Cuaresma y penitencia se corresponden, y sin embargo, cada vez más la penitencia se debe iluminar con la luz de la Pascua, si no se quiere incurrir en un ascetismo un tanto pretencioso que busca el protagonismo.
Si es verdad que la penitencia se refiere sobre todo al dominio del cuerpo, para obtener mayor libertad de la mente y del corazón, y en el camino espiritual es importante la etapa ascética o purgativa, la penitencia cristiana sin embargo debe tener siempre presente a Aquel que se desea seguir por el camino de la Cruz.
Jesús dice cuando invita al discipulado: “El que quiera ser discípulo mío que se niegue a sí mismo, cargue con su cruz y me siga”. Y a su vez la Sagrada Escritura advierte de no sobrecargarse injustamente, asumiendo fardos pesados, sobre todo adelantando acontecimientos. “A cada día le es suficiente con su disgusto”. En este sentido, la penitencia más agradable para Dios es la de abrazar humildemente, como historia de salvación, los acontecimientos que se presentan.
Al someter nuestro cuerpo a la ascesis, la penitencia nos despierta la memoria del sufrimiento de Jesús y brota, por amor, la compasión. También cabe la penitencia solidaria, la que se hace como gesto de respeto, entrega y generosidad en favor de los que pueden necesitar nuestra ayuda o sufren circunstancias muy dolorossas.
En diferentes religiones aparecen los códigos ascéticos para ascender en los posibles grados de iniciación. El Evangelio no plantea la penitencia como carrera de obstáculos que se deben superar, sino como gestos emulativos, mirando siempre los padecimientos de Jesús. De aquí que, cuando nos disponemos a celebrar los misterios de la Pasión, muerte y Resurrección de Cristo, surja en muchos fieles el deseo de acompañar al Señor, compadeciendo con Él con obras de penitencia corporales.

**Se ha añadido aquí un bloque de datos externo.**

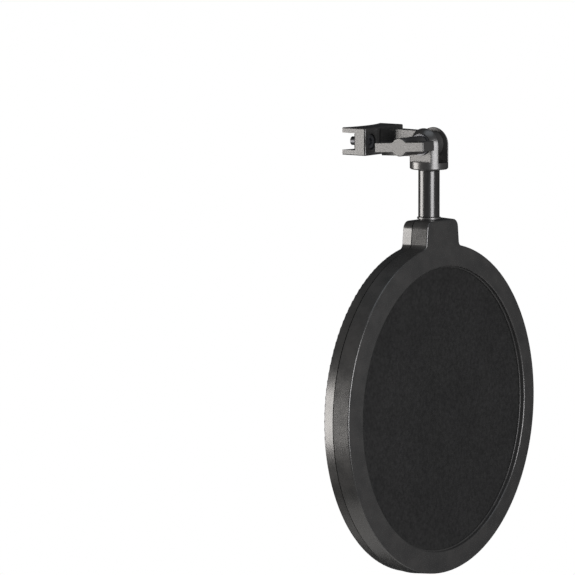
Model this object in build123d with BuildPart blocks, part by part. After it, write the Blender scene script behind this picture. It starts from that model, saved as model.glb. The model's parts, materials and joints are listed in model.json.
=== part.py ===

Según una tradición franciscana, el Hermano Francisco, contemplando la imagen de Cristo en la Cruz, pidió al Señor que le dejara llevar sus sufrimientos, y Él le concedió la gracia de configurarse con las llagas de la Pasión. Y San Juan de la Cruz, delante de un cuadro del Nazareno ante el que tuvo una experiencia de locución mística, le pidió a Jesús padecer y ser despreciado.
La penitencia cristiana puede tener un sentido expiatorio, pero sobre todo debiera ser un movimiento configurador con Cristo. San Pablo así lo entendió, cuando dice: “Estoy crucificado con Cristo; vivo, pero no soy yo el que vive, es Cristo quien vive en mí. Y mi vida de ahora en la carne, la vivo en la fe del Hijo de Dios, que me amó y se entregó por mí” (Gal 2, 19-20).